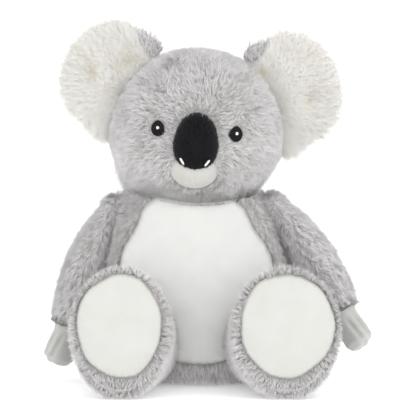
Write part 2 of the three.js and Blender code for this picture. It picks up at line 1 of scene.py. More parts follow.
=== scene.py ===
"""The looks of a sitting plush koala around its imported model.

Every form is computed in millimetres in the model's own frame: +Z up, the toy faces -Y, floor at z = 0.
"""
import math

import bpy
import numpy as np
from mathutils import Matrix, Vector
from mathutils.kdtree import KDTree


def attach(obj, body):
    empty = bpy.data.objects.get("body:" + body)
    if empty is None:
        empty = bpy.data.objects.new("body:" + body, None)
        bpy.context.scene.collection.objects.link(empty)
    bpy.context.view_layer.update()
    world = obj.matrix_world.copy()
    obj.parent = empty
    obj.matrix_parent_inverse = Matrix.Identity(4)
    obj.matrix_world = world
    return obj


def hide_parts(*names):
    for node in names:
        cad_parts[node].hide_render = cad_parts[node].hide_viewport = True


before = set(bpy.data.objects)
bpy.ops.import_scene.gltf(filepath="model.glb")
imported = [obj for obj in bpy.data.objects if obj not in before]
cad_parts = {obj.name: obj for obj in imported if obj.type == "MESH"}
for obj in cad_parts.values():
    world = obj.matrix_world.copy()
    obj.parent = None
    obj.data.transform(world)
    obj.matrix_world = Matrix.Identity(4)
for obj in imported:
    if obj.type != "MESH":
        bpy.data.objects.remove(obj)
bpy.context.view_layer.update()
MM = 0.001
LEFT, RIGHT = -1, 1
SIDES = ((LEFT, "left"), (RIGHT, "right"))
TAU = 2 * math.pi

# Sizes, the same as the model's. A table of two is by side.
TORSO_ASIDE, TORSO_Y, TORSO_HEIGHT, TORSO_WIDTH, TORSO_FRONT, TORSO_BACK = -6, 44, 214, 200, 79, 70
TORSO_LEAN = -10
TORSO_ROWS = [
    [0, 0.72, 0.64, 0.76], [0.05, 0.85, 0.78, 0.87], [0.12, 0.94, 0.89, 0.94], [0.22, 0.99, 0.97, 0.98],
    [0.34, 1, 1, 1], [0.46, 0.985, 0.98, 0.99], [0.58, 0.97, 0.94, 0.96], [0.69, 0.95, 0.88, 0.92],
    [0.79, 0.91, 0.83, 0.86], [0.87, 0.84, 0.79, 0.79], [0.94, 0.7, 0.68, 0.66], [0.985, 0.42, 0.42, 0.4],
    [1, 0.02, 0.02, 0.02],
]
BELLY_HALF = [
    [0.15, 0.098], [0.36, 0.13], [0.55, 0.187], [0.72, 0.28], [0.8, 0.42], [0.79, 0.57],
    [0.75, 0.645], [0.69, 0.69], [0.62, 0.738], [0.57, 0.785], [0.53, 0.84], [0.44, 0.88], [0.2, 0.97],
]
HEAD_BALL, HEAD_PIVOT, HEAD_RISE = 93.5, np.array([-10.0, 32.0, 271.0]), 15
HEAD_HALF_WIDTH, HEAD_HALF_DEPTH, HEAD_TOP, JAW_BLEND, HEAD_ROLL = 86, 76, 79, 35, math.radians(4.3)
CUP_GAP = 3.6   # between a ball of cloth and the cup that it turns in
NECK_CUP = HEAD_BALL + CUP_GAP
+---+
** Prompt **
Make an exact copy of every line in the data.

** Output for this exercise **
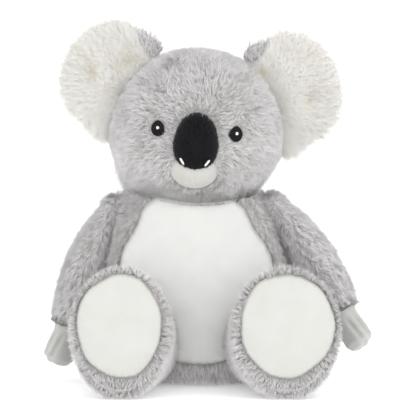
Write part 2 of the three.js and Blender code for this picture. It picks up at line 1 of scene.py. More parts follow.
=== scene.py ===
"""The looks of a sitting plush koala around its imported model.

Every form is computed in millimetres in the model's own frame: +Z up, the toy faces -Y, floor at z = 0.
"""
import math

import bpy
import numpy as np
from mathutils import Matrix, Vector
from mathutils.kdtree import KDTree


def attach(obj, body):
    empty = bpy.data.objects.get("body:" + body)
    if empty is None:
        empty = bpy.data.objects.new("body:" + body, None)
        bpy.context.scene.collection.objects.link(empty)
    bpy.context.view_layer.update()
    world = obj.matrix_world.copy()
    obj.parent = empty
    obj.matrix_parent_inverse = Matrix.Identity(4)
    obj.matrix_world = world
    return obj


def hide_parts(*names):
    for node in names:
        cad_parts[node].hide_render = cad_parts[node].hide_viewport = True


before = set(bpy.data.objects)
bpy.ops.import_scene.gltf(filepath="model.glb")
imported = [obj for obj in bpy.data.objects if obj not in before]
cad_parts = {obj.name: obj for obj in imported if obj.type == "MESH"}
for obj in cad_parts.values():
    world = obj.matrix_world.copy()
    obj.parent = None
    obj.data.transform(world)
    obj.matrix_world = Matrix.Identity(4)
for obj in imported:
    if obj.type != "MESH":
        bpy.data.objects.remove(obj)
bpy.context.view_layer.update()
MM = 0.001
LEFT, RIGHT = -1, 1
SIDES = ((LEFT, "left"), (RIGHT, "right"))
TAU = 2 * math.pi

# Sizes, the same as the model's. A table of two is by side.
TORSO_ASIDE, TORSO_Y, TORSO_HEIGHT, TORSO_WIDTH, TORSO_FRONT, TORSO_BACK = -6, 44, 214, 200, 79, 70
TORSO_LEAN = -10
TORSO_ROWS = [
    [0, 0.72, 0.64, 0.76], [0.05, 0.85, 0.78, 0.87], [0.12, 0.94, 0.89, 0.94], [0.22, 0.99, 0.97, 0.98],
    [0.34, 1, 1, 1], [0.46, 0.985, 0.98, 0.99], [0.58, 0.97, 0.94, 0.96], [0.69, 0.95, 0.88, 0.92],
    [0.79, 0.91, 0.83, 0.86], [0.87, 0.84, 0.79, 0.79], [0.94, 0.7, 0.68, 0.66], [0.985, 0.42, 0.42, 0.4],
    [1, 0.02, 0.02, 0.02],
]
BELLY_HALF = [
    [0.15, 0.098], [0.36, 0.13], [0.55, 0.187], [0.72, 0.28], [0.8, 0.42], [0.79, 0.57],
    [0.75, 0.645], [0.69, 0.69], [0.62, 0.738], [0.57, 0.785], [0.53, 0.84], [0.44, 0.88], [0.2, 0.97],
]
HEAD_BALL, HEAD_PIVOT, HEAD_RISE = 93.5, np.array([-10.0, 32.0, 271.0]), 15
HEAD_HALF_WIDTH, HEAD_HALF_DEPTH, HEAD_TOP, JAW_BLEND, HEAD_ROLL = 86, 76, 79, 35, math.radians(4.3)
CUP_GAP = 3.6   # between a ball of cloth and the cup that it turns in
NECK_CUP = HEAD_BALL + CUP_GAP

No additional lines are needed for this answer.